A MCMC approach for modeling customer lifetime behavior using the COM‐Poisson distribution

Abstract

One of the major challenges associated with the measurement of customer lifetime value is selecting an appropriate model for predicting customer future transactions. Among such models, the Pareto/negative binomial distribution (Pareto/NBD) is the most prevalent in noncontractual relationships characterized by latent customer defections; ie, defections are not observed by the firm when they happen. However, this model and its applications have some shortcomings. Firstly, a methodological shortcoming is that the Pareto/NBD, like all lifetime transaction models based on statistical distributions, assumes that the number of transactions by a customer follows a Poisson distribution.
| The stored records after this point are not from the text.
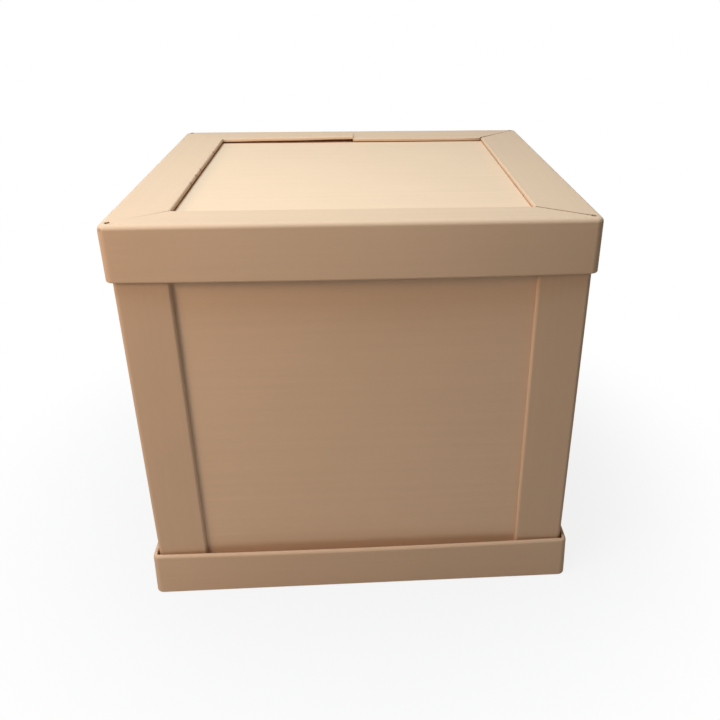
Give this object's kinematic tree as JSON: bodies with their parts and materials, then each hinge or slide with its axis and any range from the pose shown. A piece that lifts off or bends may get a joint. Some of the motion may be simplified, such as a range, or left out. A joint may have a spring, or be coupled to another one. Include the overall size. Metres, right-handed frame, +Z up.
{
  "type": "honeycomb cardboard box",
  "caption": "Heavy honeycomb cardboard shipping box: a sleeve of wall panels with angle-board corner posts, in a tray base, closed by a lift-off lid.",
  "frame": {"origin": "on the floor under the middle of the box", "axes": "+Z up, +X to the right along the wider side, front face towards -Y"},
  "size_m": [0.88, 0.8082, 0.8197],
  "materials": {
    "honeycomb_panel": "matt kraft paper liner",
    "angle_board": "matt kraft paper, faintly smoother than the panels"
  },
  "bodies": {
    "box": {"base_panel": "honeycomb_panel", "tray_edge_board": "angle_board", "wall_front": "honeycomb_panel", "wall_back": "honeycomb_panel", "wall_left": "honeycomb_panel", "wall_right": "honeycomb_panel", "corner_post_front_left": "angle_board", "corner_post_front_right": "angle_board", "corner_post_back_left": "angle_board", "corner_post_back_right": "angle_board"},
    "lid": {"lid_panel": "honeycomb_panel", "lid_edge_board": "angle_board"}
  },
  "joints": [
    {"name": "lid_lift", "type": "slide", "parent": "box", "child": "lid", "axis": [0, 0, 1], "range_m": [0, 0.45]}
  ]
}
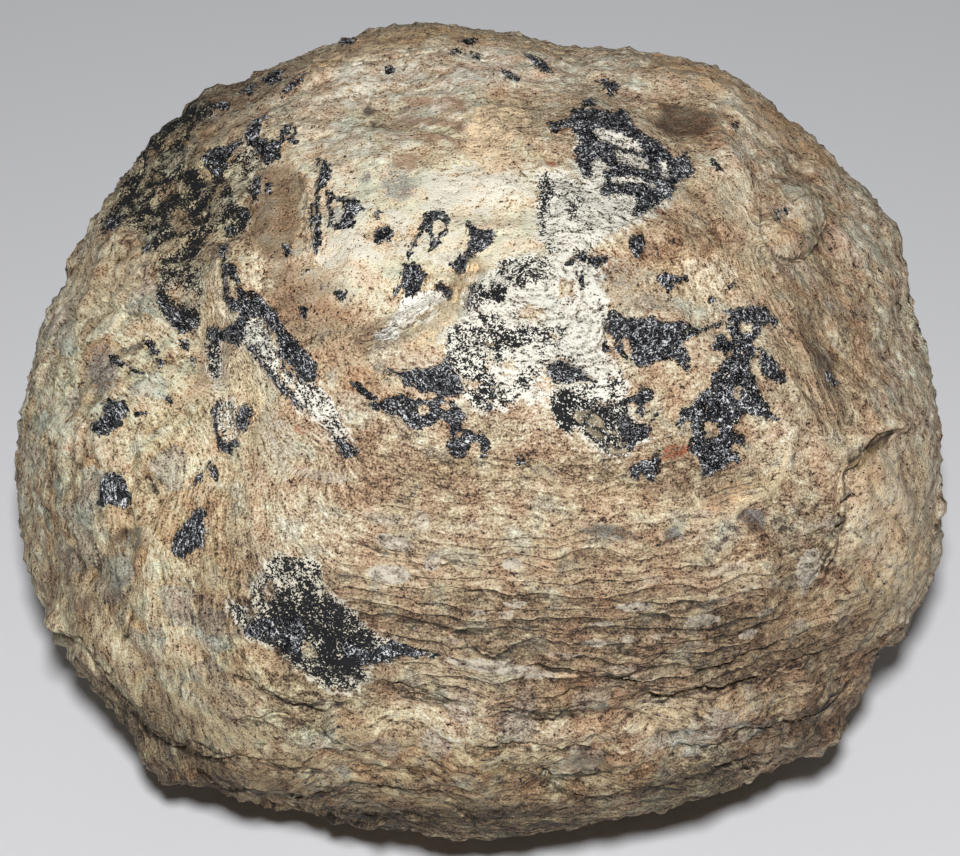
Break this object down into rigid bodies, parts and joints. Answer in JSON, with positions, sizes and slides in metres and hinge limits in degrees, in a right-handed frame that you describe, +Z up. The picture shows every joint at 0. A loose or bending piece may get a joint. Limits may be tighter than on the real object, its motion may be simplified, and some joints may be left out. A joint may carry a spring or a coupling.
{
  "type": "coal ball",
  "caption": "Rounded, flattened lump of petrified peat with ledged flanks, a smooth domed top and a small flat spot to rest on.",
  "frame": {"origin": "on the surface that the lump rests on, under the middle of its box", "axes": "+Z up, away from the resting spot; +X to the right along its longest side; +Y to its back"},
  "size_m": [0.1382, 0.1364, 0.1002],
  "materials": {
    "petrified_peat": "matt, rough tan-brown stone with patches of glossy black coal and cream mineral"
  },
  "bodies": {
    "root": {"coal_ball": "petrified_peat"}
  },
  "joints": []
}
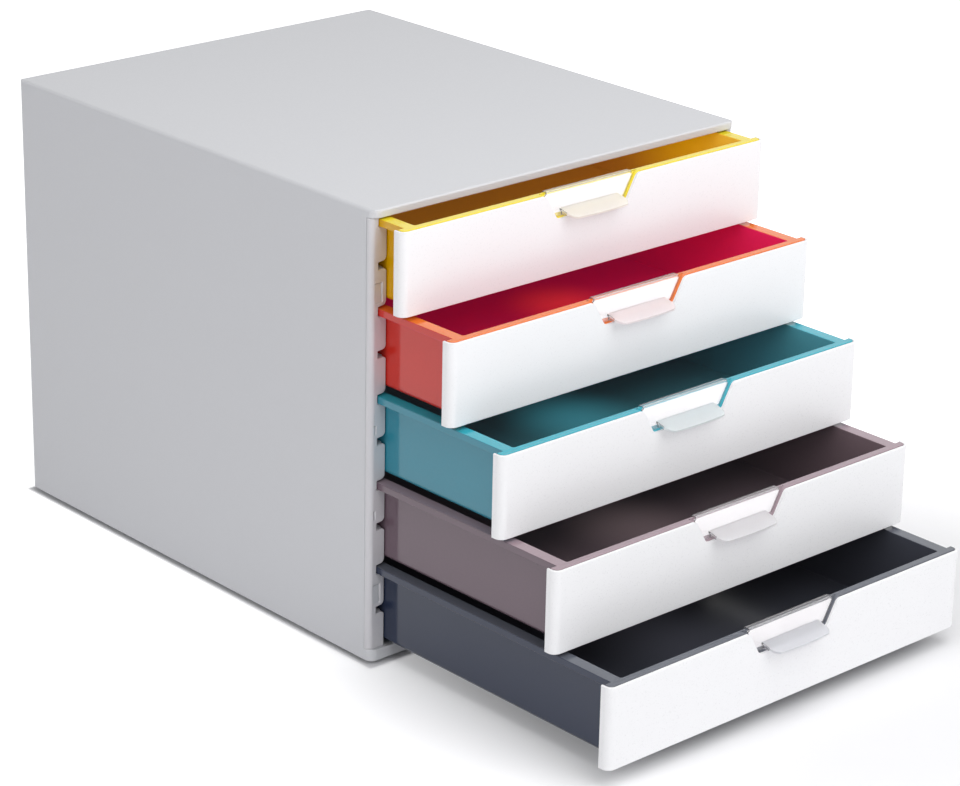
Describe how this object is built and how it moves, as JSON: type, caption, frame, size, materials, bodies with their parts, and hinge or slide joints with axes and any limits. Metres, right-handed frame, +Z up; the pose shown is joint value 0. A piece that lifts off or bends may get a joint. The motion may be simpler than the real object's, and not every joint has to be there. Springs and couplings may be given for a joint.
{
  "type": "desktop drawer box",
  "caption": "Desktop document drawer box with a grey housing, coloured sliding trays, white notched fronts, label windows and clear grips.",
  "frame": {"origin": "middle of the housing's footprint, on the surface that the feet rest on", "axes": "+X to the right seen from the front, -Y out of the front the way the drawers open, +Z up"},
  "size_m": [0.292, 0.56, 0.282],
  "materials": {
    "housing_plastic": "fine satin moulded",
    "rail_plastic": "satin moulded",
    "feet_rubber": "matt",
    "tray_yellow": "gloss moulded",
    "tray_orange_red": "gloss moulded",
    "tray_teal": "gloss moulded",
    "tray_taupe": "gloss moulded",
    "tray_anthracite": "gloss moulded",
    "cover_white": "soft gloss moulded",
    "label_paper": "uncoated card",
    "grip_clear": "clear polystyrene"
  },
  "bodies": {
    "housing": {"housing_shell": "housing_plastic", "back_panel": "housing_plastic", "left_rail_panel": "rail_plastic", "right_rail_panel": "rail_plastic", "rubber_feet": "feet_rubber"},
    "drawer_1": {"tray_1": "tray_yellow", "front_cover_1": "cover_white", "label_card_1": "label_paper", "clear_grip_1": "grip_clear"},
    "drawer_2": {"tray_2": "tray_orange_red", "front_cover_2": "cover_white", "label_card_2": "label_paper", "clear_grip_2": "grip_clear"},
    "drawer_3": {"tray_3": "tray_teal", "front_cover_3": "cover_white", "label_card_3": "label_paper", "clear_grip_3": "grip_clear"},
    "drawer_4": {"tray_4": "tray_taupe", "front_cover_4": "cover_white", "label_card_4": "label_paper", "clear_grip_4": "grip_clear"},
    "drawer_5": {"tray_5": "tray_anthracite", "front_cover_5": "cover_white", "label_card_5": "label_paper", "clear_grip_5": "grip_clear"}
  },
  "joints": [
    {"name": "drawer_1_slide", "type": "slide", "parent": "housing", "child": "drawer_1", "axis": [0, -1, 0], "range_m": [-0.019, 0.216]},
    {"name": "drawer_2_slide", "type": "slide", "parent": "housing", "child": "drawer_2", "axis": [0, -1, 0], "range_m": [-0.061, 0.174]},
    {"name": "drawer_3_slide", "type": "slide", "parent": "housing", "child": "drawer_3", "axis": [0, -1, 0], "range_m": [-0.104, 0.131]},
    {"name": "drawer_4_slide", "type": "slide", "parent": "housing", "child": "drawer_4", "axis": [0, -1, 0], "range_m": [-0.149, 0.086]},
    {"name": "drawer_5_slide", "type": "slide", "parent": "housing", "child": "drawer_5", "axis": [0, -1, 0], "range_m": [-0.194, 0.041]}
  ]
}
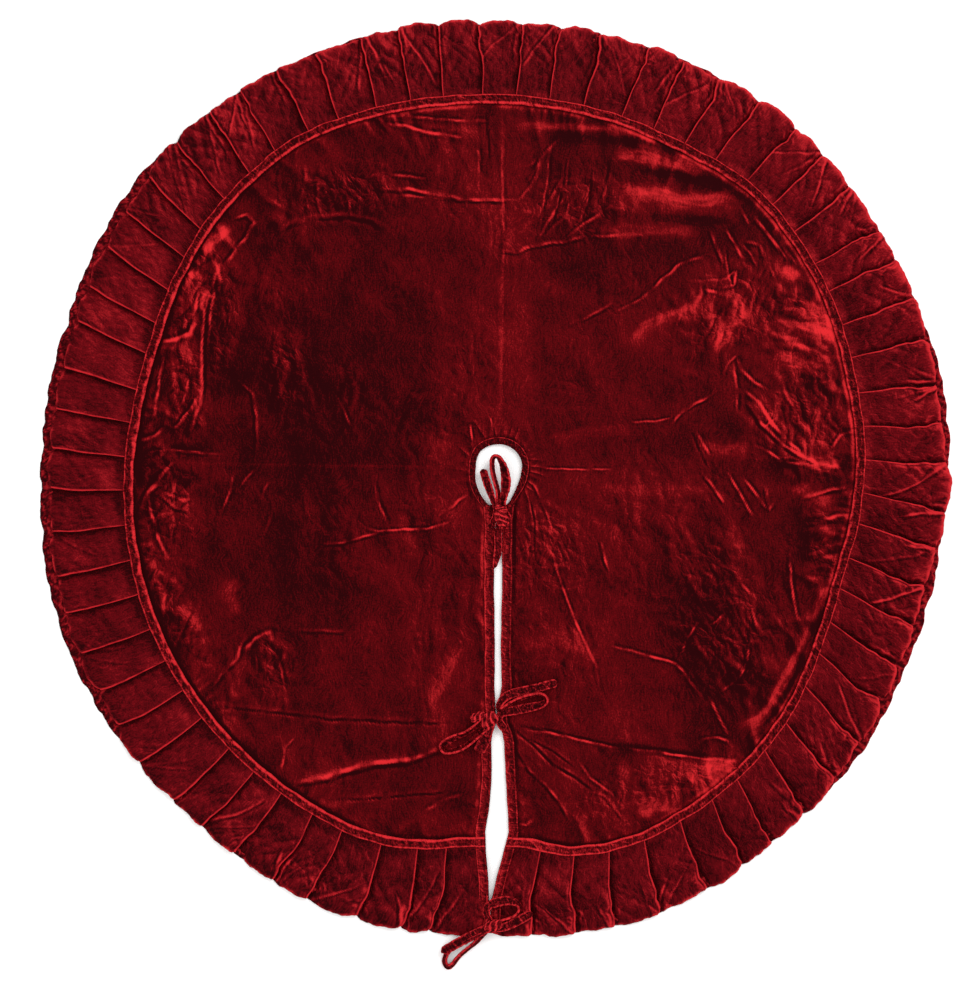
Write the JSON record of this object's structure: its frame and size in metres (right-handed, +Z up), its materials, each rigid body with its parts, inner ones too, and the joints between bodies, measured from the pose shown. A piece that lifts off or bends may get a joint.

However, many applications have an empirical distribution that does not fit a Poisson model. Secondly, a computational concern is that the implementation of Pareto/NBD model presents some estimation challenges specifically related to the numerous evaluation of the Gaussian hypergeometric function. Finally, the model provides 4 parameters as output, which is insufficient to link the individual purchasing behavior to socio‐demographic information and to predict the behavior of new customers. In this paper, we model a customer's lifetime transactions using the Conway‐Maxwell‐Poisson distribution, which is a generalization of the Poisson distribution, offering more flexibility and a better fit to real‐world discrete data. To estimate parameters, we propose a Markov chain Monte Carlo algorithm, which is easy to implement. Use of this Bayesian paradigm provides individual customer estimates, which help link purchase behavior to socio‐demographic characteristics and an opportunity to target individual customers.